Over the last few months I have reorganized my website 2 times. I used to have all the paintings in just one large gallery of around 100 images. Like a timeline. Chronologically and almost religiously transparent, like making sure my artistic path is completely visible. But, sometimes I would remove a painting that I started disliking over time, or perhaps have always disliked. At those times, I often felt as if I was being less honest.
Then, 2 months ago, I decided that I should curate much more strictly, so with my “curator eyes” I selected around 25% of my works and by doing this, judged my other 75% as second class. Being strict gave me a sense of being “professional”. The 25% selected works I named the “main collection”, and the other 75%, which I just couldn’t dispose of completely; for those, I created an “archive” on this website. I decided it was a serious professional move.
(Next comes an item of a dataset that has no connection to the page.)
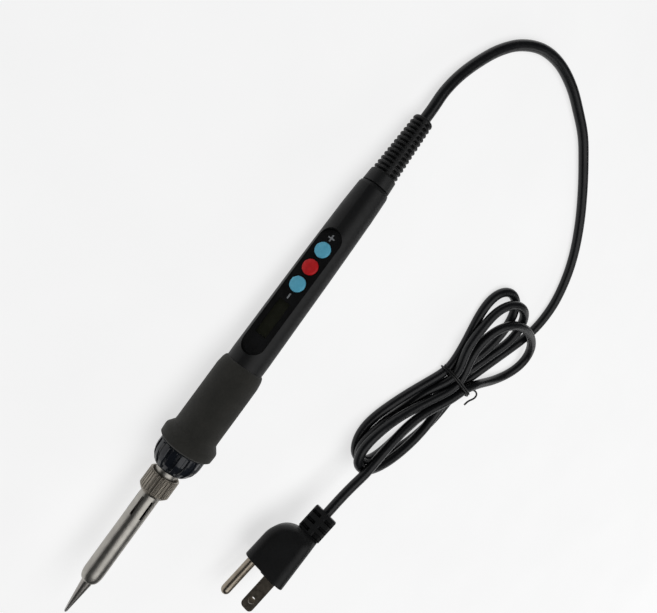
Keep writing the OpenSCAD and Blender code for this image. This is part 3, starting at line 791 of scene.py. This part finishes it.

But then a little time passed… Even though the works that I chose for my “main collection” felt strongest, it also felt a bit robbed of spontaneity. Some subjects had almost completely disappeared, and some experimental works had too. Just in general, I had removed playfulness and imperfection. And it was also “curated” with a temporary subjective taste. It really started to feel like self-censorship. And, why? Why do you have to mold yourself into some kind of form, while no one even asked for it? Why is it sometimes difficult to just paint and release it into the world and just letting go. Just letting the viewer decide?
So now I have put everything back, and introduced a few categories based on subject matter. Even though this feels honest, most likely this voice of doubt will return again. But hopefully, not too soon.